-- Directive --
Exactly and only the lines from the one containing "# ---- the pair" through the one containing "low, high = Vector((1e9,)" are to be repeated, both ends included.

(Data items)
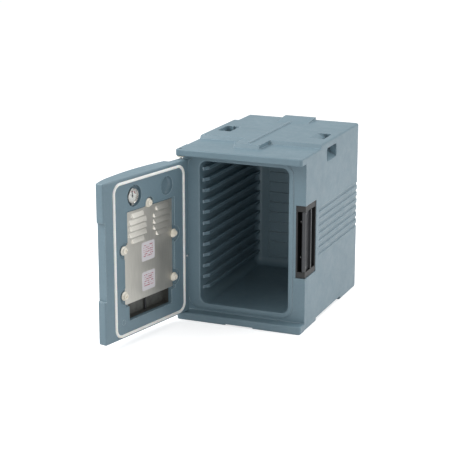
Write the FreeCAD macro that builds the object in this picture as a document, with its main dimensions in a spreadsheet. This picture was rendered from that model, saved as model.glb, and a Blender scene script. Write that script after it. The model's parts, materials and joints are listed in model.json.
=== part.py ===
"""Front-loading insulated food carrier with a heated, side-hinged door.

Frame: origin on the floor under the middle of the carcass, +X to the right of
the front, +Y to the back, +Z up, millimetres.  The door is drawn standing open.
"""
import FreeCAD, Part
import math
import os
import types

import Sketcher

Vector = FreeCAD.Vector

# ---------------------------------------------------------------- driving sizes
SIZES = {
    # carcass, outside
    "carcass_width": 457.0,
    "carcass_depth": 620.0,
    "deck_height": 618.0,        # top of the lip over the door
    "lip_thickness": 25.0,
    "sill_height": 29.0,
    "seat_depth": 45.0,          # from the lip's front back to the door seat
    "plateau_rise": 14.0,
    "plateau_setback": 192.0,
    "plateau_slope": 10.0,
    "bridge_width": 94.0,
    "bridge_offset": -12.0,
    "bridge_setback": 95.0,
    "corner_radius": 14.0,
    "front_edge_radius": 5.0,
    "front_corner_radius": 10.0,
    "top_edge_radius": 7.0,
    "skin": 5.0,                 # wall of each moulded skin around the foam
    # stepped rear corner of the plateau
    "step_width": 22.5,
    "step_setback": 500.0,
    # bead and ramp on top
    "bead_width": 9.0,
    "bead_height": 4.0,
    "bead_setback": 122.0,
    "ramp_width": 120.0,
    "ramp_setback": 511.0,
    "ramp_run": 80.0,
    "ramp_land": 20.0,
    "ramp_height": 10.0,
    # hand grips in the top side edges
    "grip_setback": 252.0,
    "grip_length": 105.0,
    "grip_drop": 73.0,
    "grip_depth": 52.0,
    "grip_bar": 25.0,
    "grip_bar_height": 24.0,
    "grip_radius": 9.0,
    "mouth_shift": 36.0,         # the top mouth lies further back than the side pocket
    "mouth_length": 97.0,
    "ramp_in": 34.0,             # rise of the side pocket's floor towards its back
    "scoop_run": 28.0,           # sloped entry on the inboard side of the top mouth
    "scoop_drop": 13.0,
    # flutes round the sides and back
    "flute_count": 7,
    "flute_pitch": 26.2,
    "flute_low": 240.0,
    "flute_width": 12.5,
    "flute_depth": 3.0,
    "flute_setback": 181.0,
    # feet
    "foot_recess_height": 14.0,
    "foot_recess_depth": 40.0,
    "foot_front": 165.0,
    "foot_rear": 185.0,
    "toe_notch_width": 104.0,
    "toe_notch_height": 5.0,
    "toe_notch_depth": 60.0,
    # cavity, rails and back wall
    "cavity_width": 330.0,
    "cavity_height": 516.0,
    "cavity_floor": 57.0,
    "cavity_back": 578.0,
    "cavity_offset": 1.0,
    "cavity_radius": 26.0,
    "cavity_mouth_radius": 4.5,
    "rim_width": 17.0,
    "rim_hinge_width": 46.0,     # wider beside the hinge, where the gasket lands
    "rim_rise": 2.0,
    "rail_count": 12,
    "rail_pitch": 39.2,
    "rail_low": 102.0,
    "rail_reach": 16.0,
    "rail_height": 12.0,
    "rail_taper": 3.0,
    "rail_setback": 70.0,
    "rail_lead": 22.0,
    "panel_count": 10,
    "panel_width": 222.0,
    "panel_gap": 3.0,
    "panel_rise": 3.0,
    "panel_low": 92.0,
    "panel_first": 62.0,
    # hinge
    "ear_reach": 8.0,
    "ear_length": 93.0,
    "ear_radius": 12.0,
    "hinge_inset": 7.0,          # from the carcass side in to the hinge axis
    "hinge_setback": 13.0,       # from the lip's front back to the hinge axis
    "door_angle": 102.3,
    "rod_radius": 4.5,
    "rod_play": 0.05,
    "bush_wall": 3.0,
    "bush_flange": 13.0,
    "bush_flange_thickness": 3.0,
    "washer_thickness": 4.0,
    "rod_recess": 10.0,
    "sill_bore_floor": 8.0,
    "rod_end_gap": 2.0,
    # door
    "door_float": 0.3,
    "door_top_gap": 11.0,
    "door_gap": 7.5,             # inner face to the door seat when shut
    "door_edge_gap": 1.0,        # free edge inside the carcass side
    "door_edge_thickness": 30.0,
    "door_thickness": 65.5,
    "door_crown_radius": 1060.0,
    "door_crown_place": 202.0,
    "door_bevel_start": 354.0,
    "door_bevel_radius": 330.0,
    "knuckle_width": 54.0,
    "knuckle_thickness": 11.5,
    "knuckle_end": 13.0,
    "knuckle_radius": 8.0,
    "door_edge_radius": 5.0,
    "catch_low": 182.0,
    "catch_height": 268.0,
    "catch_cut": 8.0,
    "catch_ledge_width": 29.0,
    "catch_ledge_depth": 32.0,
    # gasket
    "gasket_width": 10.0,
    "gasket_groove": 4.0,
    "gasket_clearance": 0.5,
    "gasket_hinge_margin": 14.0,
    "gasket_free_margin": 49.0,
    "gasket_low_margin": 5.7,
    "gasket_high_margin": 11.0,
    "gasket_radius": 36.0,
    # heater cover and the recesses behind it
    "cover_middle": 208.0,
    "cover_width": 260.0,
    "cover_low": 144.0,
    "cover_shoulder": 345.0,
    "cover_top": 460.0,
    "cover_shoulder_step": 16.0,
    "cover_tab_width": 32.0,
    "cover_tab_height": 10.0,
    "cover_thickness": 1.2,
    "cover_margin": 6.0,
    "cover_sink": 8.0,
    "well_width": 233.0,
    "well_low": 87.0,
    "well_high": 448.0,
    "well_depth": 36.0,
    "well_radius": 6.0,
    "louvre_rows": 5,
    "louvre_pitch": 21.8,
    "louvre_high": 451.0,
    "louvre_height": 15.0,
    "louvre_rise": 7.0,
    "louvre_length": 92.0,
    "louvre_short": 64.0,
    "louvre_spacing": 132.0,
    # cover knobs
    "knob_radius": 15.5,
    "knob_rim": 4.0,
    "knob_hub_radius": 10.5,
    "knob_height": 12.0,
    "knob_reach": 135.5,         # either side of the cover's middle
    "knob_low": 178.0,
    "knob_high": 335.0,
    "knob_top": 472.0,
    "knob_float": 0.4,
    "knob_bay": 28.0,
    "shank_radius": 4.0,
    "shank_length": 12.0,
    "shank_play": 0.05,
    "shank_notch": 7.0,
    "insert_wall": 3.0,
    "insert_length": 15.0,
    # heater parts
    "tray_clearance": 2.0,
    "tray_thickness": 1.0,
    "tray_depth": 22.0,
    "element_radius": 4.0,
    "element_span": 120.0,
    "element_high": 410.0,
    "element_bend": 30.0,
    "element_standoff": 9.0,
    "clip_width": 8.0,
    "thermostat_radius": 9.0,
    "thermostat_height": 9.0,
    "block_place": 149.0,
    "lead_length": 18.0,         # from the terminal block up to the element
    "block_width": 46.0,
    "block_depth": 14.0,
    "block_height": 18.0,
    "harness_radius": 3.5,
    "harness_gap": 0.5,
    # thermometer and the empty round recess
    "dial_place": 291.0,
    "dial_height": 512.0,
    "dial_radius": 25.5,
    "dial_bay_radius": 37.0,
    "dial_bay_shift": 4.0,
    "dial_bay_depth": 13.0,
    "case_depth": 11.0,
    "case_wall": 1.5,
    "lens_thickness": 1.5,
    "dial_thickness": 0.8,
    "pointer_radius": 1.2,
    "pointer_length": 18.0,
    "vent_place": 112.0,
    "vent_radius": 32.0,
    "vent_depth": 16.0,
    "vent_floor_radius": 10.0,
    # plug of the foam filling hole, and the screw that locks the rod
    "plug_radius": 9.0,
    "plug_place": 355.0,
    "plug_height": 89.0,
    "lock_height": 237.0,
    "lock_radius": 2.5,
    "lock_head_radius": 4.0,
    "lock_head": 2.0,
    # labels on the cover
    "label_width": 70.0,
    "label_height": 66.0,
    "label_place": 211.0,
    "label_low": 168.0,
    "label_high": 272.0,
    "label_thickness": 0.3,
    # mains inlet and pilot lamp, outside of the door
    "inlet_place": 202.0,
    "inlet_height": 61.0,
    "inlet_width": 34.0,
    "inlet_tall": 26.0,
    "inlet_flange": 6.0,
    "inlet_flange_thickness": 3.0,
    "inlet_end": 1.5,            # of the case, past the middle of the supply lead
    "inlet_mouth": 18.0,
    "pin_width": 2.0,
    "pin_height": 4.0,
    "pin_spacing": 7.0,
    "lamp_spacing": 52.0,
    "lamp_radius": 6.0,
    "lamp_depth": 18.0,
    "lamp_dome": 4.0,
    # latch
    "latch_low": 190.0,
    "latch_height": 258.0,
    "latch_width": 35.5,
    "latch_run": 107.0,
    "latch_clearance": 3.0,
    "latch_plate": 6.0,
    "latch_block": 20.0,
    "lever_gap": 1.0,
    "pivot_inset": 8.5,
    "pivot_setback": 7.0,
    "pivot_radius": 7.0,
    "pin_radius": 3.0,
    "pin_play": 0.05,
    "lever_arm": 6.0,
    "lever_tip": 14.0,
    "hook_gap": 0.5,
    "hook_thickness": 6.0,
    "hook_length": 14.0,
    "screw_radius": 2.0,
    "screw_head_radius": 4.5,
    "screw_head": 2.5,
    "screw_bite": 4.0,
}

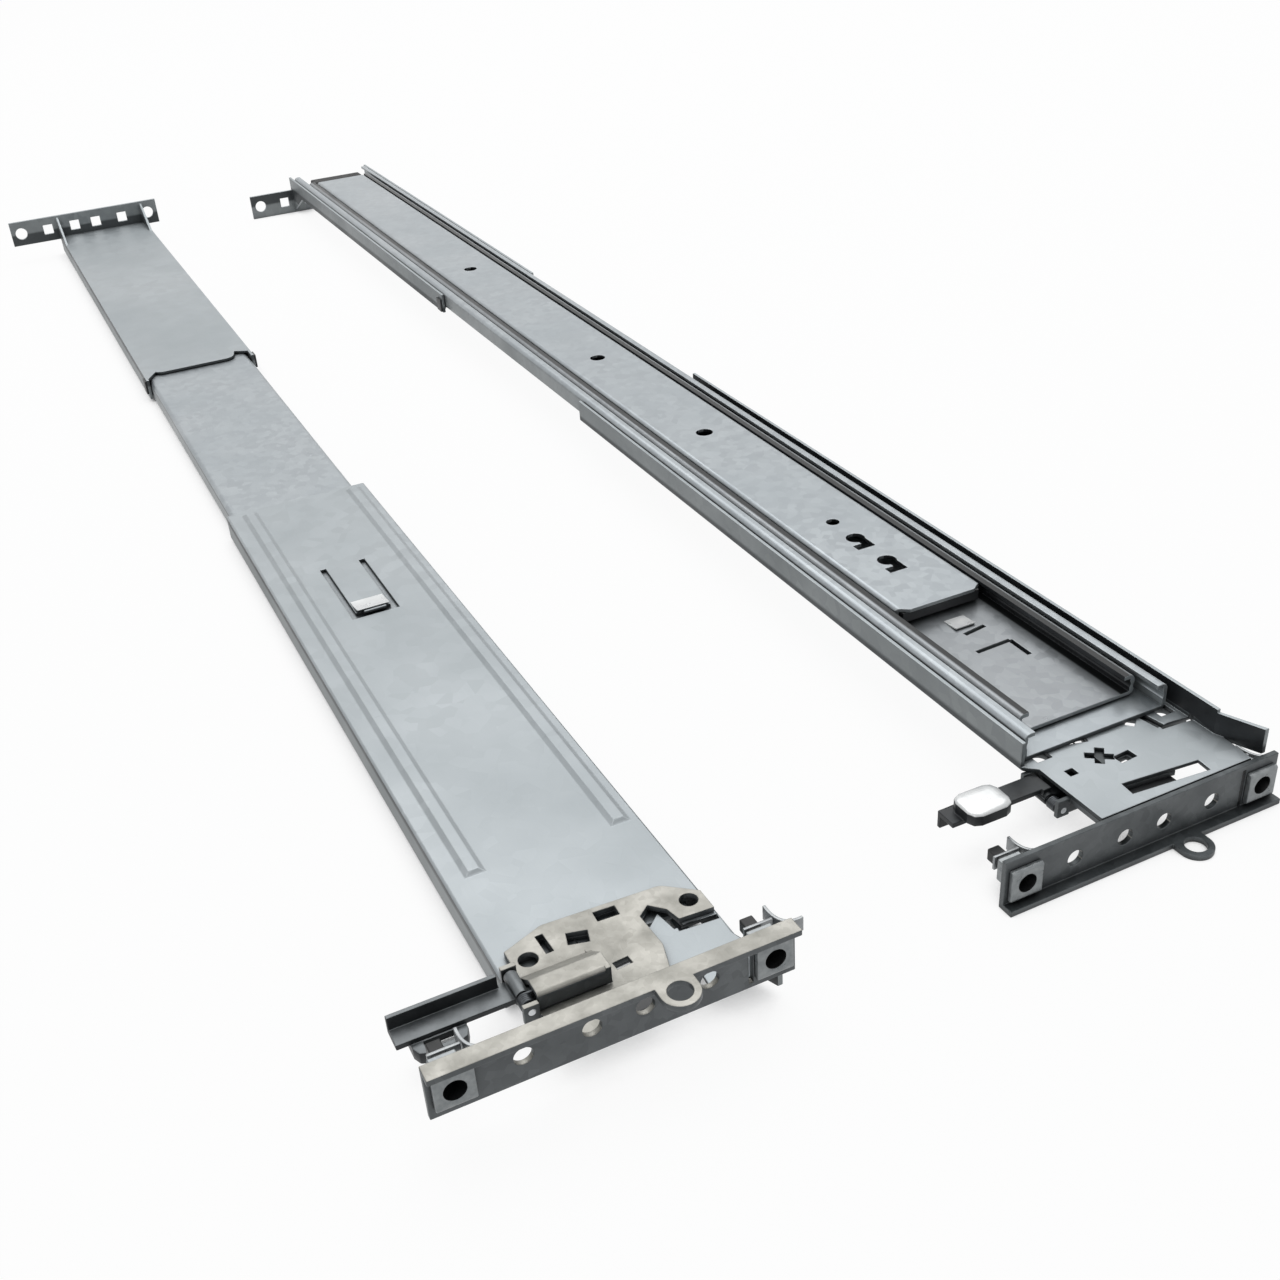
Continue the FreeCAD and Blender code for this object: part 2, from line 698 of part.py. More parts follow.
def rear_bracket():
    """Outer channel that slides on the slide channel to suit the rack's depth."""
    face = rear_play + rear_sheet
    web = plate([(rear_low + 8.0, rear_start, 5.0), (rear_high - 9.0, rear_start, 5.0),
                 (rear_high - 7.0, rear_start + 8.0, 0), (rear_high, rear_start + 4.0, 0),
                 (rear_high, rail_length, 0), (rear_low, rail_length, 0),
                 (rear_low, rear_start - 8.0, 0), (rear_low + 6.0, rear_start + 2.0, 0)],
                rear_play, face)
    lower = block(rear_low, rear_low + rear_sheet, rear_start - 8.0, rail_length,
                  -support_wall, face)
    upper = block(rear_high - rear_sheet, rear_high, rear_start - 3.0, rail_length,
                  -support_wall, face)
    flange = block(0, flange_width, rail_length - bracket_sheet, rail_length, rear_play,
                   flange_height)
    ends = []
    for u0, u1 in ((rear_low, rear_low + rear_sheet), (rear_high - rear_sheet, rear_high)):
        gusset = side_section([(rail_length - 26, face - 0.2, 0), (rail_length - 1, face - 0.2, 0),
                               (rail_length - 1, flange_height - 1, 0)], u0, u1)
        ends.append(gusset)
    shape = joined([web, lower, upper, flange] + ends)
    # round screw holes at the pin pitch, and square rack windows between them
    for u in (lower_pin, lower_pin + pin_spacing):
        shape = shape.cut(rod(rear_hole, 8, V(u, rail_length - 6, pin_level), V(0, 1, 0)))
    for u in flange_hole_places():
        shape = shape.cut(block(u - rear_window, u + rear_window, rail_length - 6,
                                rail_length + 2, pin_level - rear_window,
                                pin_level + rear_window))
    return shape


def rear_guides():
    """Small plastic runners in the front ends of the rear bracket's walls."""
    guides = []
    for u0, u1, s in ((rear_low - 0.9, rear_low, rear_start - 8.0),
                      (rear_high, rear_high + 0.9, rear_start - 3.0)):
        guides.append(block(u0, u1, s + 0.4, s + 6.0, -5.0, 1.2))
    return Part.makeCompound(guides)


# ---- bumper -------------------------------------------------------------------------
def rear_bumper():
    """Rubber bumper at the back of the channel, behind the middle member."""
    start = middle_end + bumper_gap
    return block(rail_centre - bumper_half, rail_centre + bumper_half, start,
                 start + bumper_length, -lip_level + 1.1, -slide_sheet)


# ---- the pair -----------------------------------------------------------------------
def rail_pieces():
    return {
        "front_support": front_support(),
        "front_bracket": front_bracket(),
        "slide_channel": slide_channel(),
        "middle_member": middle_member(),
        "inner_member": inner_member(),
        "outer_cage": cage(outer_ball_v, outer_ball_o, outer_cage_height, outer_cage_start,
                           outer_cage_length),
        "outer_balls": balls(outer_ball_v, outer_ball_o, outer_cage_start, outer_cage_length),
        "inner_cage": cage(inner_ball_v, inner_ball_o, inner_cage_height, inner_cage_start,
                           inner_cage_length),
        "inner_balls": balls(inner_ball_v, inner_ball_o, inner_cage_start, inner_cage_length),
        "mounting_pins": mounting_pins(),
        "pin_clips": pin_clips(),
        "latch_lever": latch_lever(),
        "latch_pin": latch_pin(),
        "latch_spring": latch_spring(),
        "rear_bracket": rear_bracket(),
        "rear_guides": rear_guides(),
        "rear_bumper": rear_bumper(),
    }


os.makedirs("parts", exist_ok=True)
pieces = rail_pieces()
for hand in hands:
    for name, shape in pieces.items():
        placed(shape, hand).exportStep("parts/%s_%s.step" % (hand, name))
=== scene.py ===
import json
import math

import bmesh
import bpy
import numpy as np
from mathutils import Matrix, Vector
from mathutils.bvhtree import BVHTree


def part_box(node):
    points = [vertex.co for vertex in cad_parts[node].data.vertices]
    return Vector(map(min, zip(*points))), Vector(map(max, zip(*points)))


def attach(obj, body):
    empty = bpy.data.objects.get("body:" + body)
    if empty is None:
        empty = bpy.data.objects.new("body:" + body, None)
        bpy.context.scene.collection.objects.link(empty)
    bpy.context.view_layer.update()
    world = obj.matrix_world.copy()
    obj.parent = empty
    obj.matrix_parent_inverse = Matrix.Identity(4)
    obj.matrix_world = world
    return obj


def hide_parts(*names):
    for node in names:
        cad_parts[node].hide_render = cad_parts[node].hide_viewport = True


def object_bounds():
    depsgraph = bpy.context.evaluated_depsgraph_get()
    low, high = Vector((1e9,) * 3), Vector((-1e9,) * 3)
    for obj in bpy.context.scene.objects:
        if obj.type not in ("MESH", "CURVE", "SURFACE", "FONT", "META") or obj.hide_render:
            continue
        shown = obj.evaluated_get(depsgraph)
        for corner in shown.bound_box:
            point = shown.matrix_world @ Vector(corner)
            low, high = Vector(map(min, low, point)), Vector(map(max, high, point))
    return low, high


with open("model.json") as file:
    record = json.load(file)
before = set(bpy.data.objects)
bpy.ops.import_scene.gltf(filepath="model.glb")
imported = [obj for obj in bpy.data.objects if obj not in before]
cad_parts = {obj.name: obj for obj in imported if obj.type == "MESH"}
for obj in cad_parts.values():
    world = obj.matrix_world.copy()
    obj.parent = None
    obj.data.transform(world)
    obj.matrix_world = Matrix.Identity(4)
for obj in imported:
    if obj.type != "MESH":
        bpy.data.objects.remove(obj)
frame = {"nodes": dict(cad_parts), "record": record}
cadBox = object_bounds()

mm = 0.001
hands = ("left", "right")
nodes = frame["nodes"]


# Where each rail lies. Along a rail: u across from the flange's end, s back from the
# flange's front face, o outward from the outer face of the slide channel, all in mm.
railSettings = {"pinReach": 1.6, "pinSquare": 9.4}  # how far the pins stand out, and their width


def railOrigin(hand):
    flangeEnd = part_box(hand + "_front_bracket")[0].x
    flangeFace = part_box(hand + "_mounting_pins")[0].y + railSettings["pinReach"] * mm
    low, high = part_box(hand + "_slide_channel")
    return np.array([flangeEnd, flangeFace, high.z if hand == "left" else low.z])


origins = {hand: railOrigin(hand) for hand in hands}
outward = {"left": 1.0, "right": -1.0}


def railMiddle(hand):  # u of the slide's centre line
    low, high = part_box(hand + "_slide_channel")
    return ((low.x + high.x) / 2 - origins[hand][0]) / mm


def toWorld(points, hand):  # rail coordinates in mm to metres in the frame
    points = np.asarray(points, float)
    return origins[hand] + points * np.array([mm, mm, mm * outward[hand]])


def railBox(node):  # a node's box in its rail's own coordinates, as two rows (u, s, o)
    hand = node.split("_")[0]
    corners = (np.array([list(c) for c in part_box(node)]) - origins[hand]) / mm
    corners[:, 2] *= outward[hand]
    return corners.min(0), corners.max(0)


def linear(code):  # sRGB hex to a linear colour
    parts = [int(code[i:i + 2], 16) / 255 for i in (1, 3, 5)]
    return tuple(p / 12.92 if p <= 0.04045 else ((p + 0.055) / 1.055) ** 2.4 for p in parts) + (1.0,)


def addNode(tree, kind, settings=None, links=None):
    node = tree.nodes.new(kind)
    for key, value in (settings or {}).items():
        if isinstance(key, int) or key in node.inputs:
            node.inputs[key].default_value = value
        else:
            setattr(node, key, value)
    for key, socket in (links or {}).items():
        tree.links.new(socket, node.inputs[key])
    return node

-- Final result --
# ---- the pair -----------------------------------------------------------------------
def rail_pieces():
    return {
        "front_support": front_support(),
        "front_bracket": front_bracket(),
        "slide_channel": slide_channel(),
        "middle_member": middle_member(),
        "inner_member": inner_member(),
        "outer_cage": cage(outer_ball_v, outer_ball_o, outer_cage_height, outer_cage_start,
                           outer_cage_length),
        "outer_balls": balls(outer_ball_v, outer_ball_o, outer_cage_start, outer_cage_length),
        "inner_cage": cage(inner_ball_v, inner_ball_o, inner_cage_height, inner_cage_start,
                           inner_cage_length),
        "inner_balls": balls(inner_ball_v, inner_ball_o, inner_cage_start, inner_cage_length),
        "mounting_pins": mounting_pins(),
        "pin_clips": pin_clips(),
        "latch_lever": latch_lever(),
        "latch_pin": latch_pin(),
        "latch_spring": latch_spring(),
        "rear_bracket": rear_bracket(),
        "rear_guides": rear_guides(),
        "rear_bumper": rear_bumper(),
    }


os.makedirs("parts", exist_ok=True)
pieces = rail_pieces()
for hand in hands:
    for name, shape in pieces.items():
        placed(shape, hand).exportStep("parts/%s_%s.step" % (hand, name))
=== scene.py ===
import json
import math

import bmesh
import bpy
import numpy as np
from mathutils import Matrix, Vector
from mathutils.bvhtree import BVHTree


def part_box(node):
    points = [vertex.co for vertex in cad_parts[node].data.vertices]
    return Vector(map(min, zip(*points))), Vector(map(max, zip(*points)))


def attach(obj, body):
    empty = bpy.data.objects.get("body:" + body)
    if empty is None:
        empty = bpy.data.objects.new("body:" + body, None)
        bpy.context.scene.collection.objects.link(empty)
    bpy.context.view_layer.update()
    world = obj.matrix_world.copy()
    obj.parent = empty
    obj.matrix_parent_inverse = Matrix.Identity(4)
    obj.matrix_world = world
    return obj


def hide_parts(*names):
    for node in names:
        cad_parts[node].hide_render = cad_parts[node].hide_viewport = True


def object_bounds():
    depsgraph = bpy.context.evaluated_depsgraph_get()
    low, high = Vector((1e9,) * 3), Vector((-1e9,) * 3)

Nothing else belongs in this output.